Yesterday, Israel and the Hezbollah executed an "hostage swap" deal. Hezbollah returned two dead soldiers - Eldad Regev and Ehud Goldwasser - whose kidnapping two years ago triggered the Second Lebanon War). Israel released five terrorists from jail and almost 200 bodies of dead terrorists. There are no right or wrong answers to the difficult questions surrounding the issue of such deals but here are some observations:
1. The debate in Israel around the return of living or dead soldiers from captivity is an irrational debate. The decisions of the government are influenced to an unhealthy degree by the families and the press.
2. Paradoxically, Israeli society is more vulnerable to loss of soldiers compared with civilian losses. During the last war, every injury and every casualty were reported almost in real time, with dramatic and overblown coverage. Terrorist attacks against civilians receive much less attention.
3. The media coverage of yesterday's events (and today's funerals) is nauseating. The need to fill hours of live coverage with nothing much to report led to total disrespect for privacy and an unrelenting stream of hyperbole. Three soldiers died in the kidnapping attack; four more died shortly thereafter in the tank that pursued the kidnappers; and more than a 100 died in the Second Lebanon War. None received the media attention of these two dead soldiers.
4. Given the history of such deals, the price paid for the two dead bodies (and remains of other casualties from the war) is more than reasonable. Those who cry foul that this deal sets a dangerous precedent - releasing living terrorists in exchange for bodies - are conveniently ignoring the fact that ten years ago Israel released 60 terrorists (and 40 bodies) for the body of one Israeli soldier: Itamar Ilya. So the precedent has already been set.
5. Having said that, the practice of releasing living terrorists for bodies must stop. It is a recipe for getting back only dead bodies, as the other side has no incentive to keep kidnapees alive.
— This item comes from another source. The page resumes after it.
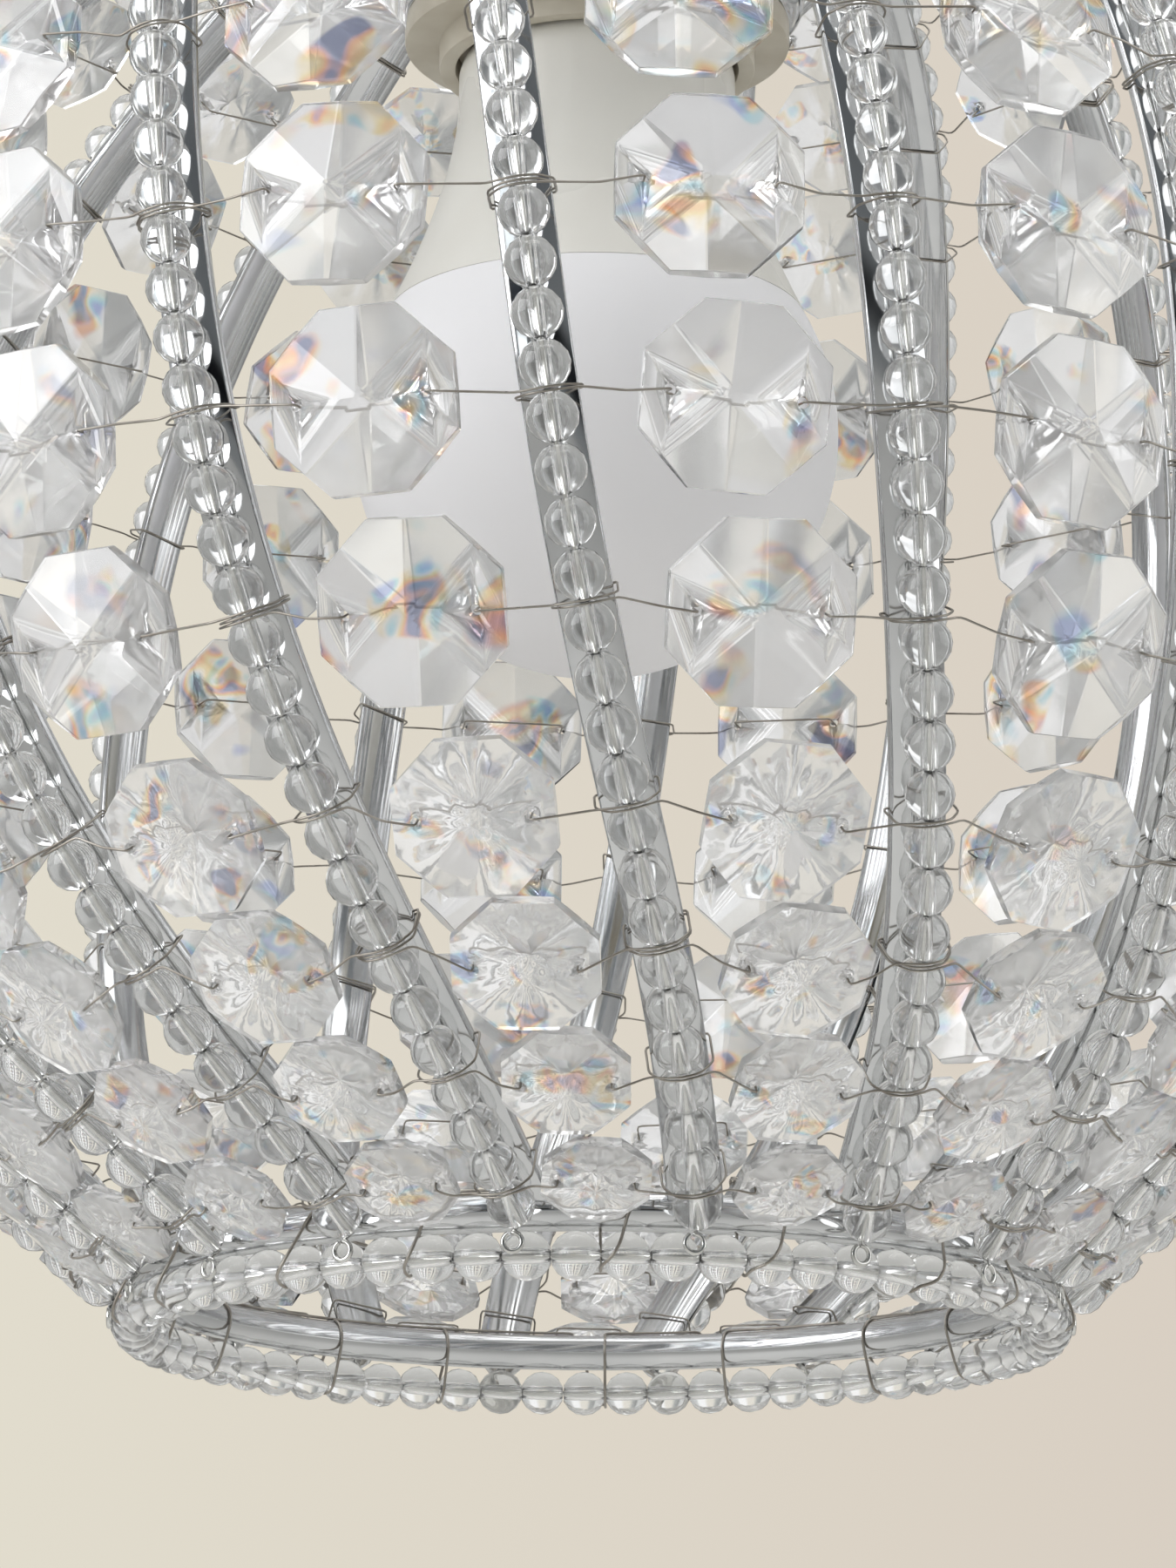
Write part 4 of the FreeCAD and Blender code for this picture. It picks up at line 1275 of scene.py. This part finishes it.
def threaded(outer: float, wall: float, low: float, high: float, depth: float,
             pitch: float = 2.82, segments: int = 48
             ) -> tuple[list[Vector], list[tuple[int, ...]]]:
    """Points and faces of a thin tube with a rolled Edison thread.

    Args:
        outer: Crest radius.
        wall: Sheet thickness.
        low: Height of the lower end.
        high: Height of the upper end.
        depth: Depth of the thread.
        pitch: Rise of the thread in one turn.
        segments: Faces round the tube.

    Returns:
        Points in millimetres, and faces.
    """
    steps = int((high - low) / 0.3)
    sections = []
    for inside in (False, True):
        for k in range(steps + 1):
            t = k / steps if not inside else 1 - k / steps
            z = low + (high - low) * t
            fade = min(1.0, 8 * t, 8 * (1 - t))
            ring = []
            for m in range(segments):
                a = 2 * math.pi * m / segments
                wave = 0.5 - 0.5 * math.cos(2 * math.pi * (z / pitch) - a)
                r = outer - depth * wave * fade - (wall if inside else 0.0)
                ring.append(Vector((r * math.cos(a), r * math.sin(a), z)))
            sections.append(ring)
    return loft(sections, True)


@dataclass
class Lamp:
    """Golf-ball lamp: frosted ball, white housing, threaded cap and its insides."""

    bench: Bench
    ball: float = 24.2
    centre: float = 85.6
    wall: float = 1.2
    join: float = 21.0
    neck: float = 14.0
    neck_from: float = 120.0
    neck_top: float = 127.0
    neck_round: float = 4.0
    flare_curve: float = 1.6
    housing_wall: float = 1.6
    cap: float = 6.95
    cap_wall: float = 0.4
    cap_seat: float = 7.0
    tip_low: float = 147.28
    glass: float = 2.6
    gap: float = 0.02

    def build(self) -> None:
        """Builds the lamp's pieces."""
        join = self.centre + math.sqrt(self.ball ** 2 - self.join ** 2)
        inner = self.ball - self.wall
        arc = math.asin((join - self.centre) / self.ball)
        inner_arc = math.asin((join - self.centre) / inner)
        steps = 40
        outline = [(self.ball * math.cos(-math.pi / 2 + (arc + math.pi / 2) * k / steps),
                    self.centre + self.ball
                    * math.sin(-math.pi / 2 + (arc + math.pi / 2) * k / steps))
                   for k in range(steps + 1)]
        outline += [(inner * math.cos(inner_arc - (inner_arc + math.pi / 2) * k / steps),
                     self.centre + inner
                     * math.sin(inner_arc - (inner_arc + math.pi / 2) * k / steps))
                    for k in range(steps + 1)]
        outline[0] = (0.0, outline[0][1])
        outline[-1] = (0.0, outline[-1][1])
        points, faces = lathe(outline, 128, False)
        made = self.bench.mesh("frosted_ball", points, faces)
        self.bench.dress(made, OPAL, Body.LAMP, "opal_plastic", "lamp_diffuser")
        self.housing(join)
        shell_low = self.neck_top + self.gap
        glass_low = self.tip_low - self.glass
        points, faces = threaded(self.cap, self.cap_wall, shell_low, glass_low, 0.45)
        made = self.bench.mesh("cap_shell_thread", points, faces)
        self.bench.dress(made, NICKEL, Body.LAMP, "nickel", "lamp_cap_shell")
        self.bench.dress_node("lamp_cap_insulator", BLACK_PLASTIC, "black_plastic")
        self.bench.dress_node("lamp_tip", NICKEL, "nickel")
        self.bench.dress_node("led_board", BOARD, "board")

    def housing(self, join: float) -> None:
        """Builds the white housing with its smooth flare and rounded shoulder."""
        outline = []
        for k in range(25):
            t = k / 24
            outline.append((self.neck + (self.join + 0.05 - self.neck)
                            * (1 - t) ** self.flare_curve,
                            join + self.gap + (self.neck_from - join) * t))
        inner = [(r - self.housing_wall, z) for r, z in outline]
        for k in range(1, 13):
            a = math.radians(90 * k / 12)
            outline.append((self.neck - self.neck_round * (1 - math.cos(a)),
                            self.neck_top - self.neck_round * (1 - math.sin(a))))
        nose = self.cap - self.cap_wall - self.gap
        top = self.neck_top + self.gap + self.cap_seat
        outline += [(nose - 0.45, self.neck_top), (nose - 0.45, top), (nose - 1.6, top),
                    (nose - 1.6, inner[-1][1])]
        points, faces = lathe(outline + inner[::-1], 128, True)
        made = self.bench.mesh("white_housing", points, faces)
        self.bench.dress(made, WHITE_PLASTIC, Body.LAMP, "white_plastic", "lamp_housing")


# Studio.
@dataclass
class Studio:
    """Pale floor, soft light, a cream background with painted shade towards the right, and the
    camera.
    """

    bench: Bench
    floor_drop: float = 1.3
    floor_size: float = 30.0
    camera_at: tuple[float, float, float] = (-0.0006, -0.5414, -0.2665)
    pitch: float = 14.09
    roll: float = 0.25
    lens: float = 130.48
    # Painted glint window, seen only in reflections: its brightness, azimuth and half width in
    # degrees.
    painted_glint_strength: float = 7.0
    painted_glint_azimuth: float = -142.0
    painted_glint_half_width: float = 7.0

    def build(self) -> None:
        """Builds the stage, the lamps and the camera."""
        self.floor()
        self.world()
        self.light("left_window", (-1.6, -0.7, 0.5), 1.4, 24.0, "#fdfdff")
        self.light("right_window", (1.7, -0.3, 0.3), 1.4, 9.0, "#fdfdfd")
        self.light("top_soft", (0.1, -0.2, 1.9), 1.6, 16.0, "#ffffff")
        self.camera()

    def floor(self) -> None:
        """Plain pale floor, far below; metal and glass see a painted reflection of it in a
        darker grey.
        """
        points, faces = lathe([(0.0, 0.0), (self.floor_size / 2 / MM, 0.0)], 96, False)
        made = self.bench.mesh("floor", points, faces, turn=False)
        made.data.transform(Matrix.Translation((0, 0, -self.floor_drop
                                                - self.bench.ring_height)))
        paint = bpy.data.materials.new("pale_floor_paint")
        paint.use_nodes = True
        tree = paint.node_tree
        # Painted reflection: glossy rays see the floor in a darker grey than other rays do.
        paths = add_node(tree, "ShaderNodeLightPath")
        tone = add_node(tree, "ShaderNodeMix", {"data_type": "RGBA"}, {
            "Factor": paths.outputs["Is Glossy Ray"], 6: linear("#e9e6e1"),
            7: linear("#dcdbd7")})
        shader = tree.nodes["Principled BSDF"]
        tree.links.new(tone.outputs[2], shader.inputs["Base Color"])
        shader.inputs["Roughness"].default_value = 0.9
        made.data.materials.append(paint)

    def world(self) -> None:
        """Cream wall behind, with painted shade towards its right, and the room that lights the
        object from all sides.

        Glass sees a painted room of its own, with one lighter and one darker side, which paints
        dark rims and bright bars into the beads. Metal sees a painted reflection: a grey room
        with a painted level band of near black and one tall bright window that paints glints
        and lights nothing.
        """
        sky = bpy.data.worlds.new("cream_room")
        bpy.context.scene.world = sky
        sky.use_nodes = True
        tree = sky.node_tree
        tree.nodes.clear()
        way = add_node(tree, "ShaderNodeTexCoord").outputs["Generated"]
        apart = add_node(tree, "ShaderNodeSeparateXYZ", feeds={"Vector": way})
        # Painted shade on the cream wall that only the camera sees: darker towards the right.
        across = add_node(tree, "ShaderNodeMapRange", feeds={
            "Value": apart.outputs["X"], "From Min": -0.12, "From Max": 0.12})
        wall = ramp(tree, across.outputs["Result"], [(0.0, "#e2ddce"), (1.0, "#d8cec2")])
        back = add_node(tree, "ShaderNodeMapRange", feeds={
            "Value": apart.outputs["Y"], "From Min": -0.9, "From Max": 0.9}).outputs["Result"]
        height = add_node(tree, "ShaderNodeMapRange", feeds={
            "Value": apart.outputs["Z"], "From Min": -0.2, "From Max": 1.0}).outputs["Result"]
        soft = ramp(tree, back, [(0.0, "#c9cbce"), (1.0, "#dad9d6")])
        ratio = add_node(tree, "ShaderNodeMath", {"operation": "DIVIDE"}, {
            0: apart.outputs["X"], 1: apart.outputs["Y"]})
        beside = add_node(tree, "ShaderNodeMapRange", feeds={
            "Value": ratio.outputs["Value"], "From Min": -1.0}).outputs["Result"]
        # Painted room seen only through glass: a shaded band beside the view and a white band,
        # which paint dark rims and bright bars into the beads.
        through = ramp(tree, beside, [
            (0.0, "#c9caca"), (0.24, "#d4d5d4"), (0.3, "#898c8b"), (0.38, "#a6a8a7"),
            (0.45, "#e6e2d8"), (0.55, "#e6e2d8"), (0.61, "#ffffff"), (0.76, "#ffffff"),
            (0.84, "#cfd0d0"), (1.0, "#c2c4c4")])
        # Painted reflection for glossy rays: a grey room, darker at the front and pale behind.
        painted_reflection = ramp(tree, back, [(0.0, "#828586"), (0.3, "#949798"), (0.55, "#e4e4e4"),
                                  (1.0, "#e6e2d8")])
        # Painted near-black level band just above level, seen only in reflections, which paints
        # a dark line into the chrome.
        dark = ramp(tree, height, [(0.16, "#ffffff"), (0.2, "#2a2c31"), (0.27, "#1c1e22"),
                                   (0.32, "#e8e9ea"), (0.6, "#c2c4c7"), (1.0, "#ffffff")])
        painted_reflection = add_node(tree, "ShaderNodeMix", {"data_type": "RGBA", "blend_type": "MULTIPLY"},
                         {"Factor": 1.0, 6: painted_reflection, 7: dark}).outputs[2]
        paths = add_node(tree, "ShaderNodeLightPath")
        seen = soft
        for ray, look in (("Is Glossy Ray", painted_reflection), ("Is Transmission Ray", through),
                          ("Is Camera Ray", wall)):
            seen = add_node(tree, "ShaderNodeMix", {"data_type": "RGBA"}, {
                "Factor": paths.outputs[ray], 6: seen, 7: look}).outputs[2]
        # Painted glints: a tall window to the front left that only glossy rays see. It is
        # several times as bright as the room and lights nothing.
        turned = add_node(tree, "ShaderNodeMath", {"operation": "ARCTAN2"}, {
            0: apart.outputs["X"], 1: apart.outputs["Y"]})
        near = add_node(tree, "ShaderNodeMath", {"operation": "COMPARE"}, {
            0: turned.outputs["Value"], 1: math.radians(self.painted_glint_azimuth),
            2: math.radians(self.painted_glint_half_width)})
        strip = add_node(tree, "ShaderNodeMath", {"operation": "MULTIPLY"}, {
            0: near.outputs["Value"], 1: paths.outputs["Is Glossy Ray"]})
        level = add_node(tree, "ShaderNodeMath", {"operation": "MULTIPLY_ADD"}, {
            0: strip.outputs["Value"], 1: self.painted_glint_strength, 2: 1.0})
        glow = add_node(tree, "ShaderNodeBackground", feeds={
            "Color": seen, "Strength": level.outputs["Value"]})
        add_node(tree, "ShaderNodeOutputWorld", feeds={"Surface": glow.outputs["Background"]})

    def light(self, name: str, at: tuple[float, float, float], size: float, power: float,
              colour: str) -> None:
        """Adds one large soft lamp that looks at the globe."""
        data = bpy.data.lights.new(name, "AREA")
        data.shape = "SQUARE"
        data.size = size
        data.energy = power
        data.color = linear(colour)[:3]
        lamp = bpy.data.objects.new(name, data)
        lamp.location = at
        aim = Vector((0.0, 0.0, -0.1)) - Vector(at)
        lamp.rotation_euler = aim.to_track_quat("-Z", "Y").to_euler()
        bpy.context.scene.collection.objects.link(lamp)

    def camera(self) -> None:
        """Adds the camera where the photograph was taken from."""
        data = bpy.data.cameras.new("camera")
        data.sensor_fit = "VERTICAL"
        data.sensor_height = 36.0
        data.lens = self.lens
        view = bpy.data.objects.new("camera", data)
        tilt = Matrix.Rotation(math.radians(90 + self.pitch), 4, "X")
        roll = Matrix.Rotation(math.radians(self.roll), 4, "Z")
        view.matrix_world = Matrix.Translation(self.camera_at) @ tilt @ roll
        bpy.context.scene.collection.objects.link(view)
        bpy.context.scene.camera = view
        bpy.context.scene.view_settings.view_transform = "Standard"


def main() -> None:
    """Builds the pendant's looks in order, then the studio."""
    logging.basicConfig(level=logging.INFO, format="%(name)s %(message)s")
    low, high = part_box("bottom_ring")
    bench = Bench((low.z + high.z) / 2)
    globe = Globe()
    scatter, wire = scatter_tree(), wire_tree()
    RibCage(globe, bench).build()
    beads = BeadStrings(globe, bench, scatter, wire)
    beads.build()
    CrystalRows(globe, bench, scatter, wire).build()
    RingString(globe, bench, beads).build()
    carrier = Carrier(globe, bench)
    carrier.build()
    Holder(bench, carrier).build()
    Lamp(bench).build()
    Studio(bench).build()
    log.info("%d pieces", bench.made)


if __name__ == "__main__":
    main()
6. These deals will forever be unfair and Israel will always end up paying a higher price. This is an inevitable outcome of the fundamental differences between the two sides: a democratic country vs. a terrorist organization, and a life-loving culture vs. a death-sanctifying one. Fairness will never be part of the equation when dealing with people who make a hero out of a terrorist that killed a 4-year-old girl by smashing her head in with the butt of his rifle.